The good news is that more and more scientists are discovering that the universe had a beginning, and the best explanation for how it began is to posit an eternal, all-powerful intelligence that set the universe in motion. Who could that be? Back to Genesis 1:1, “In the beginning, God….”
__________
(1) “William Lane Craig vs. Peter Atkins (HQ) 2/11.” 1998 Debate. Online video clip. YouTube. Accessed on 24 March 2010.
(2) “William Lane Craig vs. Peter Atkins (HQ) 2/11.” 1998 Debate. Online video clip. YouTube. Accessed on 24 March 2010.
(3) “William Lane Craig vs. Peter Atkins (HQ) 2/11.” 1998 Debate. Online video clip. YouTube. Accessed on 24 March 2010.
(4) “William Lane Craig vs. Peter Atkins (HQ) 2/11.” 1998 Debate. Online video clip. YouTube. Accessed on 24 March 2010.
(5) “William Lane Craig vs. Peter Atkins (HQ) 2/11.” 1998 Debate. Online video clip. YouTube. Accessed on 24 March 2010.
(6) Sir Frederick Hoyle, “Hoyle on Evolution,” Nature (November 12, 1981); 105.
(7) Stephen Jay Gould, “Evolution’s Erratic Pace,” Natural History (April 1977); 14.
(8) Roger Lewin, “A downward slope to greater diversity,” Science (September, 1974); 1239.
(9) Francis Crick, “In the beginning…” Scientific American (February 1991); 125.

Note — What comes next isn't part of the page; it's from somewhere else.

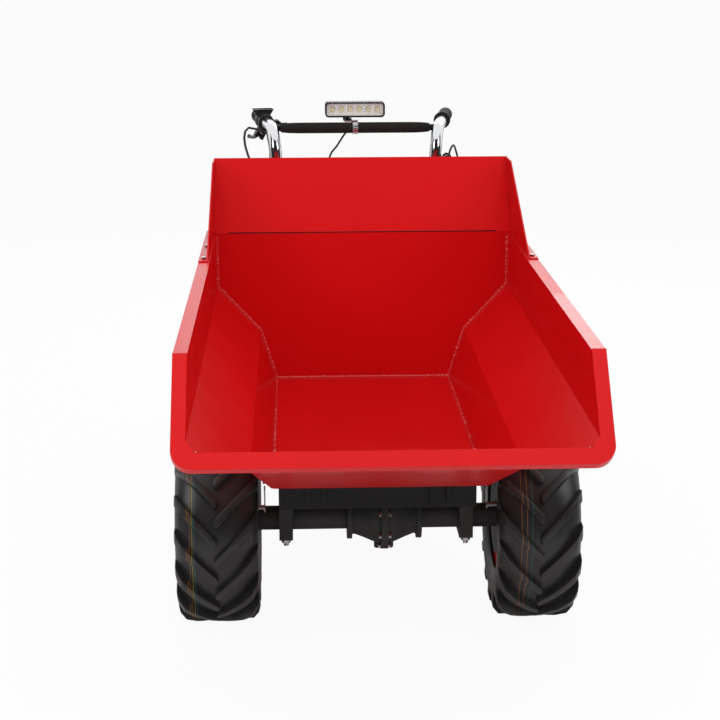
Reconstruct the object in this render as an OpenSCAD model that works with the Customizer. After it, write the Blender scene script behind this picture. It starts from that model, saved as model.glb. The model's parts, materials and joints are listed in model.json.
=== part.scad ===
// Powered concrete buggy: a sheet steel hopper that tips forward on two driven wheels,
// carried by a box frame with two swivel castors, and steered from a handlebar.
// Millimetres. The front is -Y, the operator walks at +Y, and left and right are the operator's own,
// so left is +X. Heights are above the ground. Distances along Y are behind the front axle.

/* [Hopper] */
// Height of the hopper floor, inside
floor_z = 332; // [328:1:345]
// Half width of the floor, inside
floor_half = 200; // [185:1:203]
// Height of the first fold of a side
knee_z = 445; // [435:1:460]
// Half width at the first fold
knee_half = 235; // [220:1:240]
// Height of the second fold of a side
shoulder_z = 550; // [540:1:570]
// Half width of the hopper mouth, inside
top_half = 332; // [320:1:345]
// Height of the top flange
rim_z = 670; // [650:1:700]
// Inner face of the back plate, behind the axle
back_y = 612; // [590:1:620]
// Front end of the level floor, ahead of the axle
floor_reach = 198; // [180:1:220]
// Inner edge of the pouring lip, ahead of the axle
lip_reach = 637; // [600:1:660]
// Height of the inner edge of the pouring lip
lip_z = 535; // [520:1:545]
// Front end of the top flanges, ahead of the axle
mouth_reach = 523; // [490:1:540]
// Sheet thickness of the hopper
sheet = 3; // [2:0.5:4]
// Width of the flange round the mouth
flange_w = 24; // [18:1:30]
// Depth of the pouring lip below its inner edge
lip_w = 29; // [20:1:34]
// Turned edge behind the flanges
return_w = 14; // [8:1:18]
// Outer corner radius of the pouring lip
lip_r = 34; // [10:1:45]

/* [Splash board] */
// Top edge of the board, behind the axle
board_y = 699; // [680:1:720]
// Height of the top edge of the board
board_z = 833; // [800:1:860]
// Half width of the board, inside
board_half = 336; // [334:1:345]
// Front end of its side wings, behind the axle
wing_y = 275; // [200:1:350]
// Front end of the level top edge of a wing, behind the axle
wing_top_y = 620; // [560:1:640]

/* [Chassis] */
// Height of the top of the rails
rail_top = 307; // [300:1:308]
// Height of a rail section
rail_h = 50; // [40:1:52]
// Width of a rail section
rail_w = 40; // [30:1:42]
// Distance of a rail's middle from the centre line
rail_x = 171; // [160:1:174]
// Wall of the rail section
rail_wall = 3; // [2:0.5:4]
// Rear end of the rails, behind the axle
rail_end = 1005; // [990:1:1030]
// Rear face of the front crossmember, ahead of the axle
front_bar = 60; // [55:1:70]
// Width of a crossmember
bar_w = 50; // [40:1:55]

/* [Drive axle] */
// Tyre diameter over the lugs
tyre_d = 406; // [390:1:420]
// Tyre width
tyre_w = 160; // [140:1:160]
// Height of the tread lugs
lug_h = 13; // [6:1:16]
// Lugs on each side of a tyre
lug_count = 16; // [10:1:18]
// Width of a lug
lug_w = 14; // [10:1:18]
// Distance of a wheel's middle from the centre line
wheel_x = 310; // [308:1:325]
// Diameter of the rim's bead seat
rim_d = 207.6; // [204:0.2:208]
// Outer diameter of the axle tube
axle_d = 48; // [44:1:52]
// Diameter of a half shaft
shaft_d = 25; // [20:1:30]
// Radius of the differential casing
diff_r = 53; // [50:1:60]
// Middle of the differential casing, left of the centre line
diff_x = 17; // [0:1:25]
// Distance of an axle clamp's middle from the centre line
clamp_x = 178; // [172:1:180]
// Width of an axle clamp
clamp_w = 27; // [20:1:30]

/* [Castors] */
// Castor wheel diameter
castor_d = 200; // [180:1:204]
// Castor wheel width
castor_w = 50; // [40:1:55]
// Swivel axis of the castors, behind the axle
castor_y = 880; // [860:1:900]
// Trail of a castor wheel
trail = 55; // [45:1:60]

/* [Handlebar] */
// Diameter of the handlebar tube
bar_d = 30; // [28:1:32]
// Wall of the handlebar tube
bar_wall = 2.5; // [2:0.5:4]
// Foot of a post, behind the axle
post_y = 975; // [965:1:980]
// Bend of the handlebar, from the centre line
bend_x = 203; // [195:1:210]
// Bend of the handlebar, behind the axle
bend_y = 1030; // [1020:1:1045]
// Height of the bend
bend_z = 860; // [840:1:880]
// End of the handlebar, from the centre line
end_x = 248; // [235:1:260]
// End of the handlebar, behind the axle
end_y = 1305; // [1285:1:1330]
// Height of the handlebar's end
end_z = 868; // [860:1:890]
// Length of a hand grip
grip_len = 118; // [110:1:125]
// Outer diameter of a hand grip
grip_d = 36; // [34:1:38]

/* [Lamp] */
// Width of the lamp
lamp_w = 150; // [120:1:170]
// Height of the lamp
lamp_h = 38; // [34:1:42]
// Depth of the lamp
lamp_deep = 42; // [36:1:46]
// Height of the lamp's middle
lamp_z = 905; // [902:1:912]
// Lamp middle, behind the axle
lamp_y = 1085; // [1080:1:1092]

/* [Battery box] */
// Front of the box, behind the axle
box_y = 650; // [645:1:670]
// Length of the box
box_len = 310; // [290:1:318]
// Height of the box below its lid
box_h = 232; // [205:1:245]
// Wall of the box
box_wall = 3; // [2:0.5:4]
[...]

(10) Dr. David Raup, “Conflicts between Darwin and Paleontology,” Field Museum of Natural History Bulletin (January, 1979); 25.
(11) H.S. Lipson, “A Physicist Looks at Evolution,” Physics Bulletin (May 1980); 138.
(12) Expelled: No Intelligence Allowed. 2008 “Ben Stein vs. Richard Dawkins Interview.” Online video clip from the movie Expelled. YouTube. Accessed on 24 March 2010.